Yep, I'm on 125. Which bridge did you see washed-out? The one I was referring to is actually on my farm.


----------



## klow53 (Oct 14, 2004)

it would be the one between Ray city and tri-county/walkers crossing. I guess about 2 miles north of 122 &125 4 way there is a big huge field with a creek on the edge of a stand of pines on the west side of the rd. I always look there cuz it looks like a good place to spot deer, I seen a few up there. Anyways that creek was in bad shape after the storms they fixed it and then it got messed up again after Jeanne.   On another note how have the deer been movin your area? I been huntin Grand bay & Bullard Creek. I seen a few but no big sign, or significant movement, seems real slow around here to me.


----------



## creekhunter (Oct 14, 2004)

*Deer Movement*

klow53:

Yep, I know which bridge you're talking about now and yes, I've seen deer there before.
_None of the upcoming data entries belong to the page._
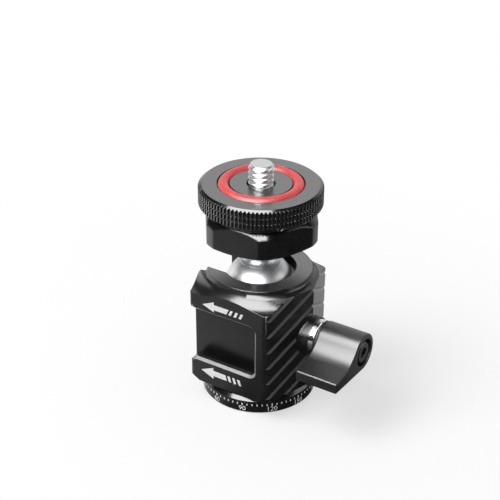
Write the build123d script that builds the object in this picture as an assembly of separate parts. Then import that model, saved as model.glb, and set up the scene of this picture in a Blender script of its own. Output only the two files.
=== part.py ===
from build123d import *
from math import cos, radians, sin, sqrt, tan
import os

# Ball-head swivel mount for cameras, small lights and monitors. Millimetres, +Z up.
# Origin: centre of the underside of the base dial, in the mouth of the tripod thread.
# The pan axis and the upright stem lie on Z. The accessory shoe is in the -Y face, the
# clamp knob on the +X ridge and the drop notch in the -X side.

# Clearances
running = 0.05
edge_break = 0.3

# Tripod thread and camera stud, both 1/4 inch - 20
thread_r = 3.175
thread_clearance = 0.025

# Base dial, its hub and the threaded bush
dial_overhang = 0.147
dial_height = 4.3
dial_bevel_width = 0.8
dial_bevel_height = 0.9
bush_wall = 1.3
bush_length = 8.0
hub_wall = 1.5

# Stack on the hub: friction washer, web of the housing, dished spring washer, ring nut
friction_washer_thickness = 0.3
friction_washer_r = 11.5
web_thickness = 2.75
spring_washer_height = 0.55
spring_washer_sheet = 0.25
nut_height = 2.0
nut_wall = 2.1
nut_slot_width = 1.6
nut_slot_depth = 0.9
nut_side_gap = 0.2

# Ball, slip liner and seat
ball_r = 8.75
liner_thickness = 0.6
liner_hole_angle = 24.0
liner_edge_angle = 50.0
roll_limit = 20.0
liner_wall_gap = 0.17
seat_hole_r = 4.0
seat_floor = 1.7
seat_rim_drop = 5.46
wedge_angle = 30.0
seat_travel = 0.5
seat_rise = 13.5

# Housing
boss_r = 13.0
boss_height = 0.45
rim_above_centre = 5.64
socket_ring_low = 2.44
socket_ring_height = 1.7
shoe_wall = 1.2
corner_half_length = 10.9
corner_round = 2.0
notch_corner_step = 0.4
notch_corner_round = 0.9
prow_rise = 4.4
ridge_flat = 1.7
rim_land = 3.87
rim_step_width = 0.5
rim_step = 1.3
rim_ledge_fall = 0.9
shoulder_width = 1.53
shoulder_drop = 2.9
shoulder_foot_width = 5.13
shoulder_foot_drop = 4.15
shoulder_oval = 1.136
foot_chamfer = 1.2
groove_width = 1.1
groove_depth = 0.45
groove_pitch = 4.5
groove_fall = 8.1
groove_top_drop = 2.1
groove_count = 6
notch_half_width = 7.5
notch_depth = 5.36
notch_round = 3.0

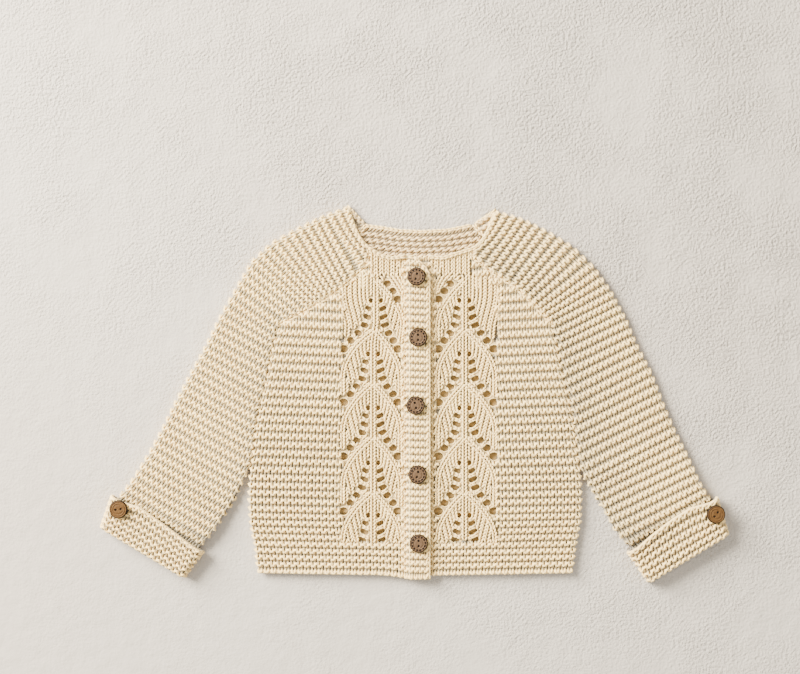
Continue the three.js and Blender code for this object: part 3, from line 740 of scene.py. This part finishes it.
# %% [markdown]
# ## The lines the lace follows
# Each leaf has two firm lines along its arch, and columns that start as the bars between the holes,
# lean out and end at the arch. Two upright columns fill the space beside the vein. A line is cut
# wherever a hole or the edge of the panel takes it away.

# %% Columns of one side of a leaf
def leaf_lines(tip, following, way):
    """Columns of one side of a leaf: distance from the vein, height and width, with their lift. A column
    starts as the bar between two holes, leans out and ends at the arch."""
    share = 1.0 if way > 0 else BAND_SHARE
    open_top = tip == TIPS[0] and way > 0
    y = np.arange(tip - 0.5, max(following - 14.0, LACE_BOTTOM), -LINE_STEP)
    arch = read(ARCH, tip - y) * share
    lines = []
    if not open_top:
        slope = np.gradient(arch, y)
        size = np.hypot(1, slope)
        lines.append((columns(arch - ARCH_INSIDE / size, y + ARCH_INSIDE * slope / size, 4.4), 0.4))
        near = (tip - y < 24) & (tip - y > 1.5)
        outer = columns(arch + ARCH_OUTSIDE / size, y - ARCH_OUTSIDE * slope / size, 3.8)
        lines.append((outer[near], 0.05))
    holes = HOLES[:, [1 if way > 0 else 2, 0]]
    for k, slant in enumerate(RAY_SLANT):
        middle = (holes[k] + holes[k + 1]) / 2
        ray = np.array([math.cos(math.radians(slant)), math.sin(math.radians(slant))])
        back = (middle[0] - 2.2) / ray[0] if k < 3 else 3.2
        points = [[*(middle - ray * back), 2.2], [*middle, 2.4]]
        place, run = middle.copy(), 0.0
        while run < 70:
            far = np.interp(place[1], *COLUMN_LEAN)
            tilt = math.radians(far + (90 - slant - far) * math.exp(-run / 2.2))
            place = place + LINE_STEP * np.array([math.sin(tilt), math.cos(tilt)])
            run += LINE_STEP
            top = following + place[1]
            edge = 40.0 if open_top else float(read(ARCH, tip - top)) * share - 3.6
            if place[0] > edge or top > (LACE_TOP if open_top else tip - 1):
                break
            points.append([*place, min(2.4 + run * 0.55, 5.4)])
        line = np.array(points)[::-1]
        line[:, 1] += following
        if len(line) > 3:
            lines.append((line, 0.0))
    # the upright columns: distance from the vein, and height above the next tip where each starts
    for x, low in ((5.4, 24.2), (10.8, 31.0)):
        heights = np.arange(LACE_TOP if open_top else tip - 1, following + low, -LINE_STEP)
        inside = np.full(len(heights), True) if open_top else read(ARCH, tip - heights) * share > x + 3.4
        lines += [(piece, 0.0) for piece in split(columns(x, heights, 5.3), inside)]
    return lines


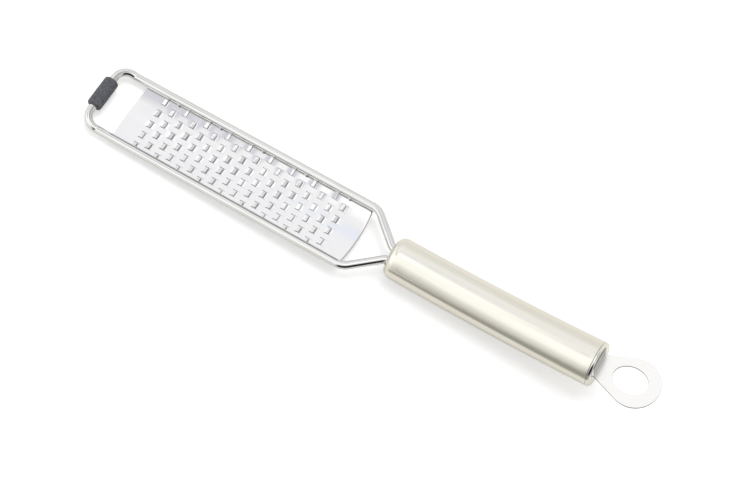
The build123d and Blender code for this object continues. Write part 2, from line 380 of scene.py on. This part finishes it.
def makeBlade():
    b = blade
    wireRadius, railY = wire["diameter"] / 2, wire["railSpacing"] / 2
    axisZ = sqrt((b["trough"] - wireRadius - b["gap"]) ** 2 - railY ** 2)
    halfSpread = b["trough"] * atan2(railY, axisZ) + b["lap"]
    tailX = -b["setback"]
    tipX = tailX - b["length"]
    firstCut, lastCut = tipX + b["firstMargin"], tailX - b["lastMargin"]
    pitch = (lastCut - firstCut) / (b["columns"] - 1)
    teeth = []
    for column in range(b["columns"]):
        rows = b["rows"] - column % 2
        for row in range(rows):
            teeth.append((firstCut + column * pitch, (row - (rows - 1) / 2) * b["rowPitch"]))
    bm = bmesh.new()
    outline = [(tipX, -halfSpread), (tailX, -halfSpread), (tailX, halfSpread), (tipX, halfSpread)]
    bm.faces.new([bm.verts.new((x, s, 0)) for x, s in outline])

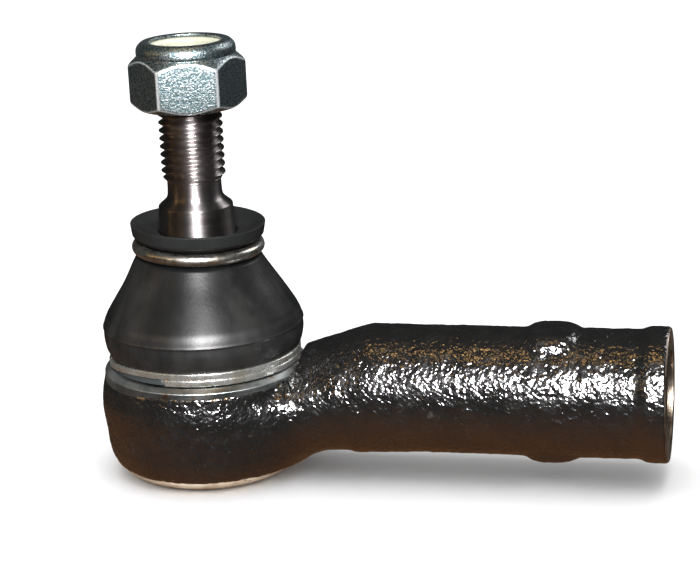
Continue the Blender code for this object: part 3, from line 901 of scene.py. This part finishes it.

I've purposely stayed out of my woods, cause I don't want to spook them. We mostly hunt out of permanent stands. I haven't seen any deer in the fields, but I really haven't been looking very hard. We've been so busy cleaning-up after the hurricanes and planting food plots, that we haven't had any spare time to watch for them. We know they are coming into the fields, though I suspect they are mostly nocturnal right now. It looks like cattle have been tromping through them, and we don't have any cattle. 

They always get a little braver close to the rut, when they start checking their scrapes along the edges of the fileds, which they haven't made yet. I have seen lots of tracks around and under the licking limbs, where they normally make their scrapes. 

Good luck Saturday. Let us know what you see and I'll do the same.


----------



## klow53 (Oct 15, 2004)

will do I am glad to here I am not the only one with nocturnal deer. I have some land behind my house I can hunt on. Deer tracks every where, looks like herds of them....but never seen a one in the light. The guy across the field says he sees them in their at 3 or 4 in the morning, and theyre gone by day light. I hope they move a bit more in the day with the rut and cool weather. Goodluck tomorow.


----------